SIMD说明
Single Instruction Multiple Data
Intel Processor上对应的指令集include文件
// AVX immintrin.h
// MMX mmintrin.h
// SSE xmmintrin.h
// SSE2 emmintrin.h
// SSE3 pmmintrin.h
// suffix
// si256 – signed 256-bit integer
// si128 – signed 128-bit integer
// epi8, epi32, epi64 — an vector of signed 8-bit integers (32 in a __m256 and 16 in a __m128) or signed 32-bit integers or signed 64-bit integers
// epu8 — an vecotr of unsigned 8-bit integers (when there is a difference between what an operation would do with signed and unsigned numbers, such as with conversion to a larger integer or multiplication)

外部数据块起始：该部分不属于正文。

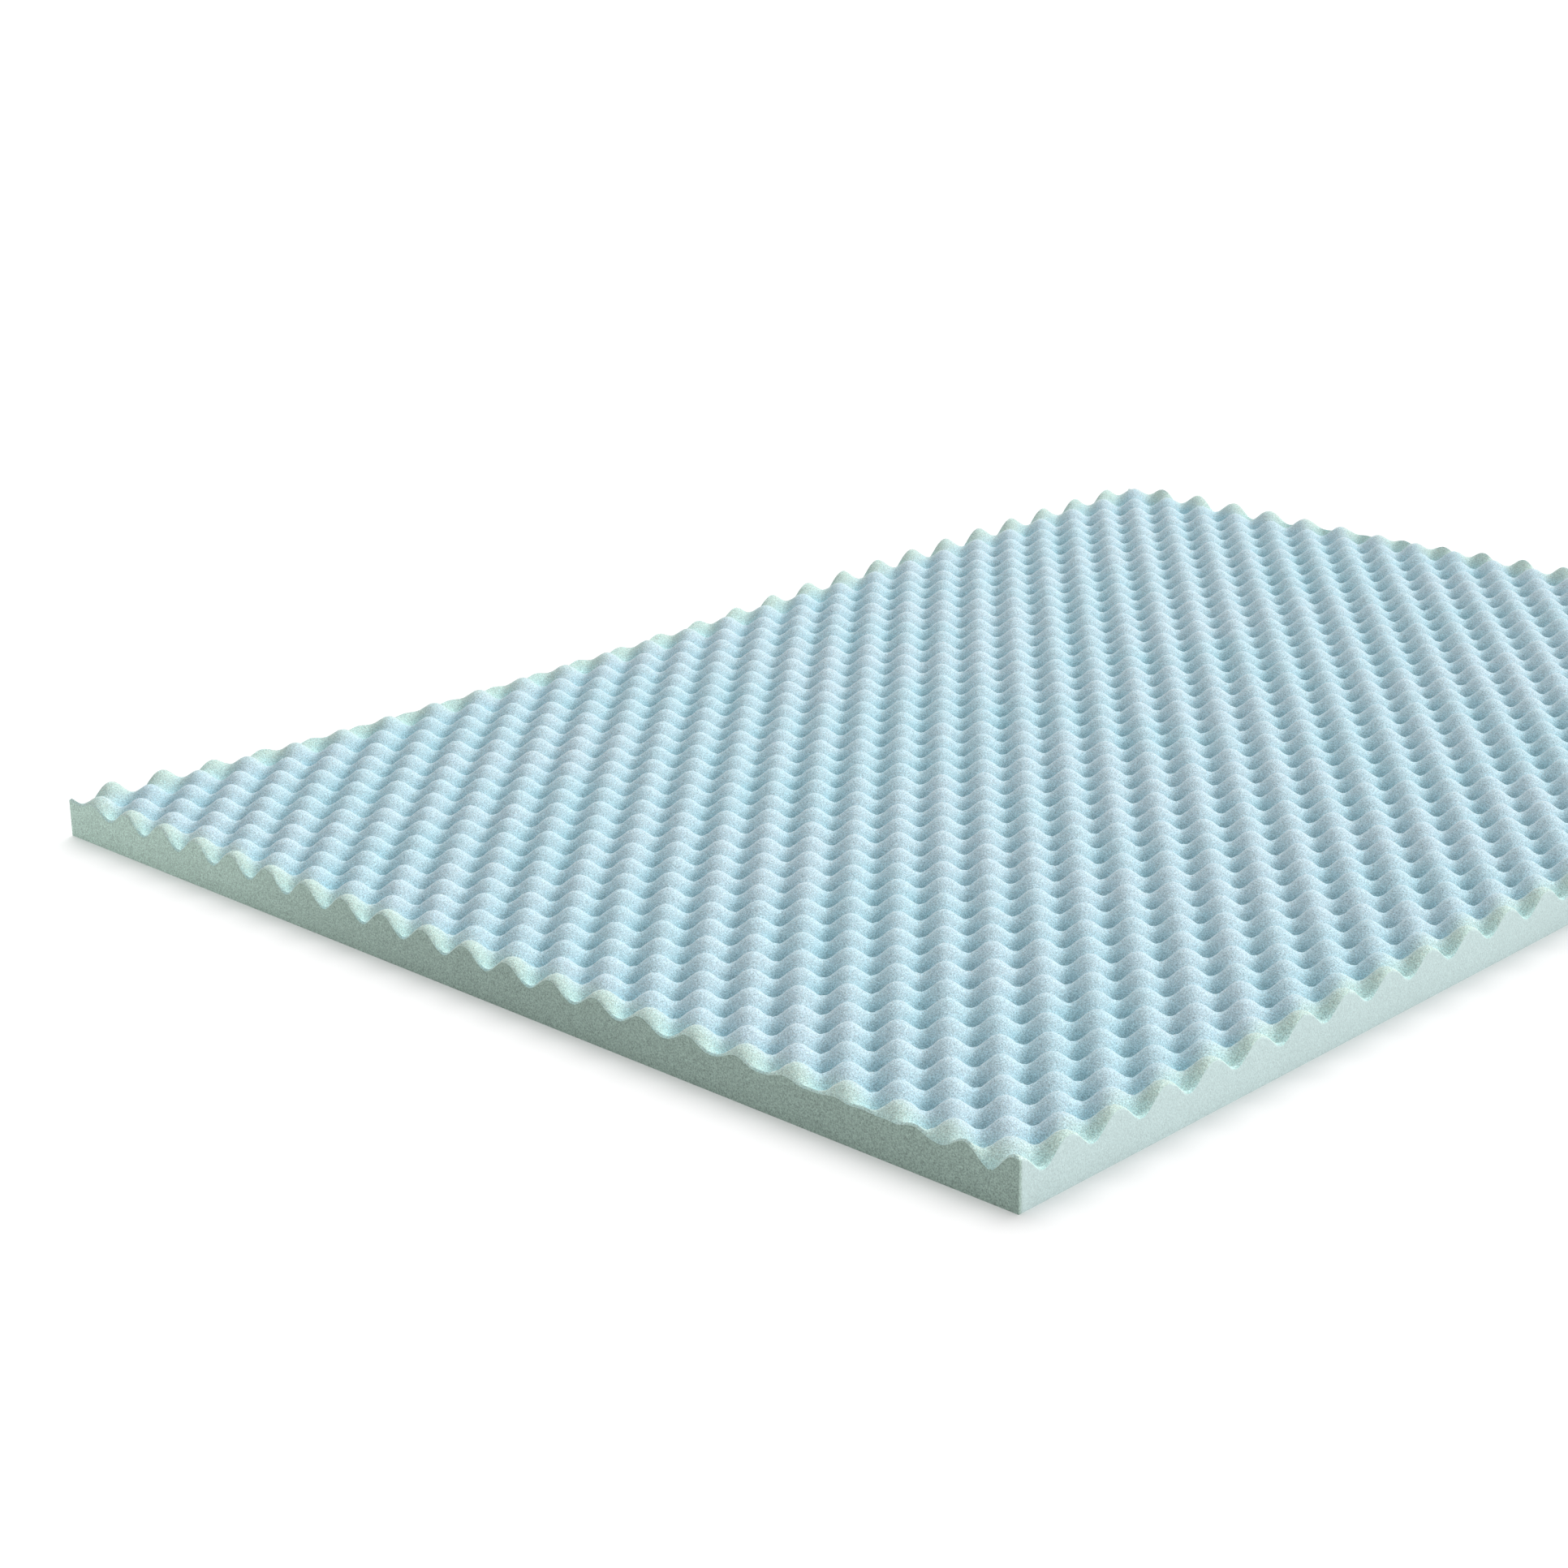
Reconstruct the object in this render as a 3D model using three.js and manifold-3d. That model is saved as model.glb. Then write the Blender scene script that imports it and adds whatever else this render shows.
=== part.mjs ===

// epu16, epu32 — an array of unsigned 16-bit integers or 8 unsigned 32-bit integers (when the operation would be different than signed)
// ps — “packed single” — 8 single-precision floats
// pd — “packed double” — 4 doubles
// ss — one float (only 32-bits of a 256-bit or 128-bit value are used)
// sd — one double (only 64-bits of a 256-bit or 256-bit value are used)
以下例子中,输入的数据是否需要对齐取决于load指令的要求,在这里查找不同load指令的要求:
Intel Intrinsic指令含义查询链接
并行4个32 bit integer相加例子 – 输入无须对齐,__m128i赋值时间较长
#include<emmintrin.h>
#include<immintrin.h>
void print128_num_epi32(__m128i var)
{
uint32_t val[4];
memcpy(val, &var, sizeof(val))